Requirements:
Scan the records and identify every line in which the string "caption" occurs, then return those lines.

Data shown:
═══
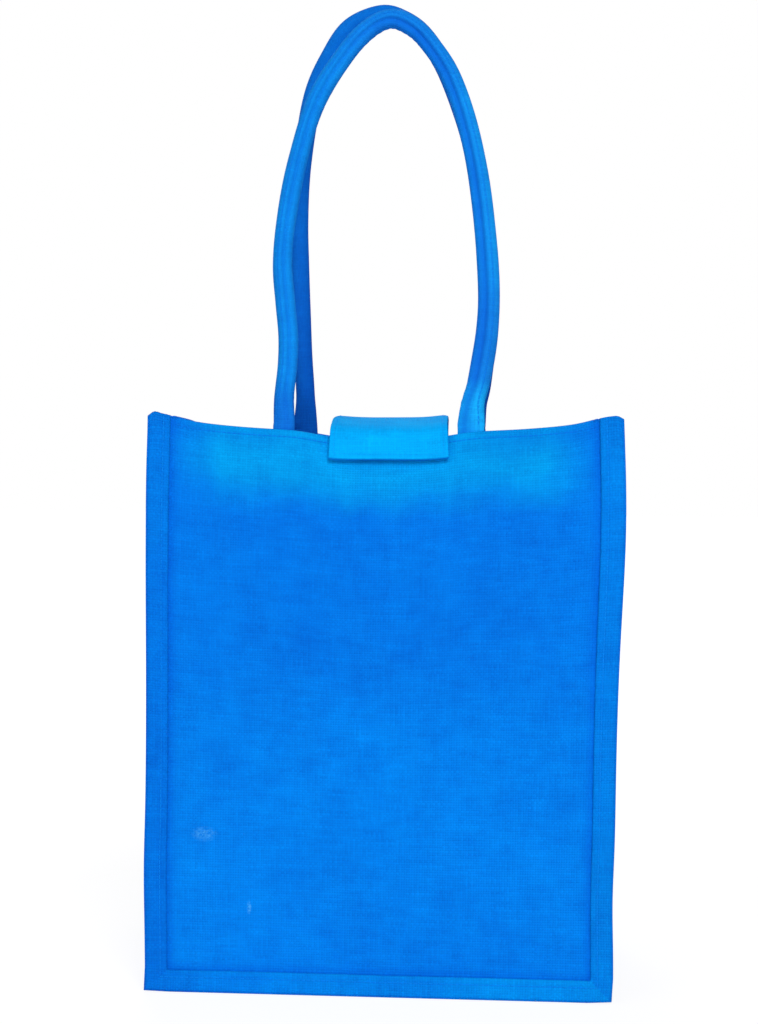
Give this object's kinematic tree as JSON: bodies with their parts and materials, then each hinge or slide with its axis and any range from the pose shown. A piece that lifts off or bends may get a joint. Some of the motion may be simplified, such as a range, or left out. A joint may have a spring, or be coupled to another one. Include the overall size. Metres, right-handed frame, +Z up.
═══
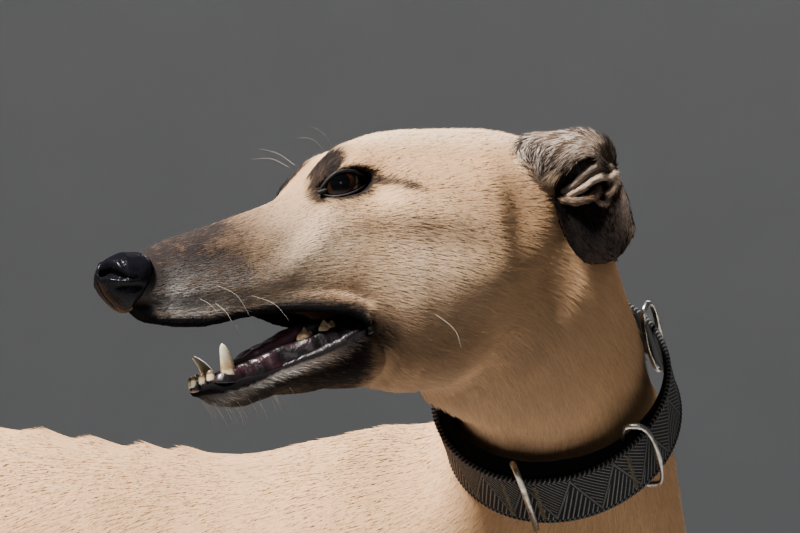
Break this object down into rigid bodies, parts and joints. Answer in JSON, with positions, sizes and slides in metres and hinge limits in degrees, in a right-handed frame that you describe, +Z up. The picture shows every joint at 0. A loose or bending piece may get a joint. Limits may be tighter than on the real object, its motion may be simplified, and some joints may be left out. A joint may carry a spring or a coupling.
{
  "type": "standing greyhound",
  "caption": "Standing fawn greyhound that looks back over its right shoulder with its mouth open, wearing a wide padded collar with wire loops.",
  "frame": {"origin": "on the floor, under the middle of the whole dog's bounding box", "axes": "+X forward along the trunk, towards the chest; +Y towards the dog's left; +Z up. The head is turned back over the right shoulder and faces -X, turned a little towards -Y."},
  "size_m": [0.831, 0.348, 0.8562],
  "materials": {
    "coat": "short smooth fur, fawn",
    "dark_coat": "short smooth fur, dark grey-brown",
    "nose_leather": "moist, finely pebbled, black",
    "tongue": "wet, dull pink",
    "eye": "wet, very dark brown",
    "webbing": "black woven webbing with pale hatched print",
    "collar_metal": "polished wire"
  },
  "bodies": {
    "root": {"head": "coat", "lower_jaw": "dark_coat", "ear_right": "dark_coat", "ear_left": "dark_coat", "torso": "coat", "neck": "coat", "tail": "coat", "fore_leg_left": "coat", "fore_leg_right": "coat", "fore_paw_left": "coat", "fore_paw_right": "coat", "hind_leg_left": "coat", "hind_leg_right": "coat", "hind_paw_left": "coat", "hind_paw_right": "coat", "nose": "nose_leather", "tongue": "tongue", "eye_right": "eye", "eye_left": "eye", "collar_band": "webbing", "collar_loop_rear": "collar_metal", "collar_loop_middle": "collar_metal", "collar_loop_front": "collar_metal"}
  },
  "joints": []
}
═══
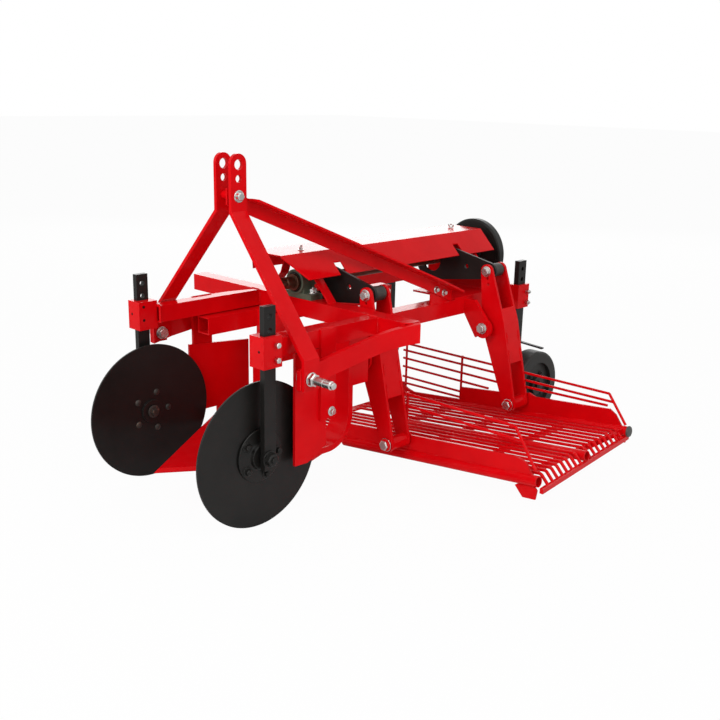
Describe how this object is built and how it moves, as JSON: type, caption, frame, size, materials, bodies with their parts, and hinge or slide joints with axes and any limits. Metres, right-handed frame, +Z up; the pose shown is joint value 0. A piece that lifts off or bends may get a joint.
═══
Response to the exercise:
  "caption": "Standing fawn greyhound that looks back over its right shoulder with its mouth open, wearing a wide padded collar with wire loops.",
Describe how this object is built and how it moves, as JSON: type, caption, frame, size, materials, bodies with their parts, and hinge or slide joints with axes and any limits. Metres, right-handed frame, +Z up; the pose shown is joint value 0. A piece that lifts off or bends may get a joint.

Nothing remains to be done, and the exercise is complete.